Start Data supplied
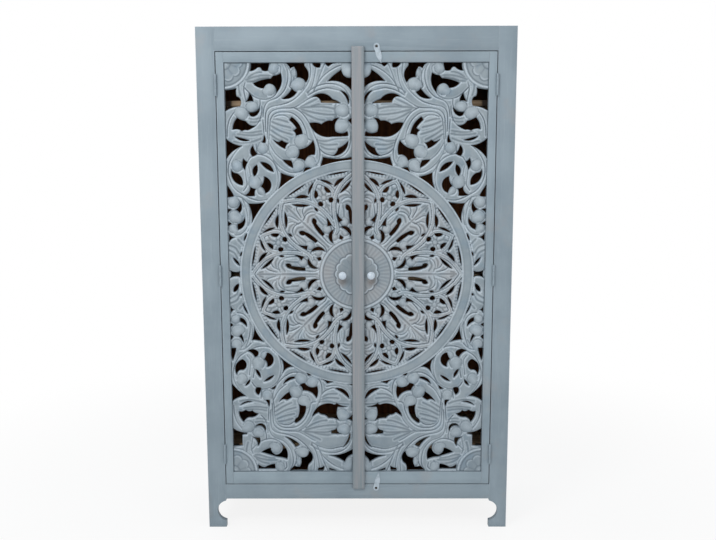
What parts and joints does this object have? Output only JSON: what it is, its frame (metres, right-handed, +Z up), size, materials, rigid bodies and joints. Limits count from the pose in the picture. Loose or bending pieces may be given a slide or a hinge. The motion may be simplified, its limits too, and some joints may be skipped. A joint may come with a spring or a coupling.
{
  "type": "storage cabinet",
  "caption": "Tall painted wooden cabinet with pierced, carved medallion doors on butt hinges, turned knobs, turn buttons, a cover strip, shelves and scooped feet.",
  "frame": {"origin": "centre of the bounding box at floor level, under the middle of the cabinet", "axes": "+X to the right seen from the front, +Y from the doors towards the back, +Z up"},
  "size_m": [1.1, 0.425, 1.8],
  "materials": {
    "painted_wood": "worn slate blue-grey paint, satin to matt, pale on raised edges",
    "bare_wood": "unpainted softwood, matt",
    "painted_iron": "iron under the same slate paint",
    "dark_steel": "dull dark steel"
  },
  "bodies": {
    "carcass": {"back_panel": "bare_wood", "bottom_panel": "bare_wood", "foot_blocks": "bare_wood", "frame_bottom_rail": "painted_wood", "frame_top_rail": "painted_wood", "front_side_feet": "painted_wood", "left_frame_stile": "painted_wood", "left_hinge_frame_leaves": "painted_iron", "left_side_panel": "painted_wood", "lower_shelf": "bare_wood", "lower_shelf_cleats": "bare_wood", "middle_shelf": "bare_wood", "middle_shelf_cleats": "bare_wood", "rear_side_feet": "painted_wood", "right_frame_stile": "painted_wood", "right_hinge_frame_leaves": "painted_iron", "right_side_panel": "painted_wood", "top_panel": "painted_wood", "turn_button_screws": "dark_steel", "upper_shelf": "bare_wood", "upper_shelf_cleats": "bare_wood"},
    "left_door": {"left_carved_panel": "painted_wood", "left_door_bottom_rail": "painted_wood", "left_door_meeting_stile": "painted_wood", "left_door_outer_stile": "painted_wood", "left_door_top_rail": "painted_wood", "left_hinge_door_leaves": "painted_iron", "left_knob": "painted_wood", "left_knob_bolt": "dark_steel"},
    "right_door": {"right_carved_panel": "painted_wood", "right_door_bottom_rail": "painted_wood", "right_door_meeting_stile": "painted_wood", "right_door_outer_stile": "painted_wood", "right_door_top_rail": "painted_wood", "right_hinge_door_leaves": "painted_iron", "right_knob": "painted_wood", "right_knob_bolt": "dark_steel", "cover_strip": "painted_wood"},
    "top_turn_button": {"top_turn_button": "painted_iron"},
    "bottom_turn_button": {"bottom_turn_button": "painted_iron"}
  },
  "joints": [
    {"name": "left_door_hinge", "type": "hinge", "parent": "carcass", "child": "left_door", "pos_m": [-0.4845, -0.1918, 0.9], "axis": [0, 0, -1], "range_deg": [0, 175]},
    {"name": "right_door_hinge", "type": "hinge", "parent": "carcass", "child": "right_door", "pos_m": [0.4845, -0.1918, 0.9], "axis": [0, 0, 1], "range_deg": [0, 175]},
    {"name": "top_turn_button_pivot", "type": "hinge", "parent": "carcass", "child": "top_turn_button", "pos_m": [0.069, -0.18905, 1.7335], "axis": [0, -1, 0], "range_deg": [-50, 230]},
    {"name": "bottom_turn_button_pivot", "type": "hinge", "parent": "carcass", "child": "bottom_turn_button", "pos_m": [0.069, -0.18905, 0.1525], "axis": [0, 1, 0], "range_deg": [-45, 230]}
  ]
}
End Data supplied
Start Data supplied
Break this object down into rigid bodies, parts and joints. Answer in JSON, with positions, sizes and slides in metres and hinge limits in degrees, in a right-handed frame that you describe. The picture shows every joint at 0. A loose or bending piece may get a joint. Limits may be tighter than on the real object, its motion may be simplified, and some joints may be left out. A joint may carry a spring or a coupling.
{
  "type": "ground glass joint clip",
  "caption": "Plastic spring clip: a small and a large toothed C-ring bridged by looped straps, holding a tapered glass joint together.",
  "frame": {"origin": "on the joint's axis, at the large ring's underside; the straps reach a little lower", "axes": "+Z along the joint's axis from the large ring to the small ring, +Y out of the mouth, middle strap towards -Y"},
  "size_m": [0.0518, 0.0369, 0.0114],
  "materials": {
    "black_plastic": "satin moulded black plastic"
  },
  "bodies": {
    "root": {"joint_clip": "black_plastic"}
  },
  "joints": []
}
End Data supplied
▸ Aim: Pull out all lines from the listing that contain the string "parts".

▸ Final result:
What parts and joints does this object have? Output only JSON: what it is, its frame (metres, right-handed, +Z up), size, materials, rigid bodies and joints. Limits count from the pose in the picture. Loose or bending pieces may be given a slide or a hinge. The motion may be simplified, its limits too, and some joints may be skipped. A joint may come with a spring or a coupling.
Break this object down into rigid bodies, parts and joints. Answer in JSON, with positions, sizes and slides in metres and hinge limits in degrees, in a right-handed frame that you describe. The picture shows every joint at 0. A loose or bending piece may get a joint. Limits may be tighter than on the real object, its motion may be simplified, and some joints may be left out. A joint may carry a spring or a coupling.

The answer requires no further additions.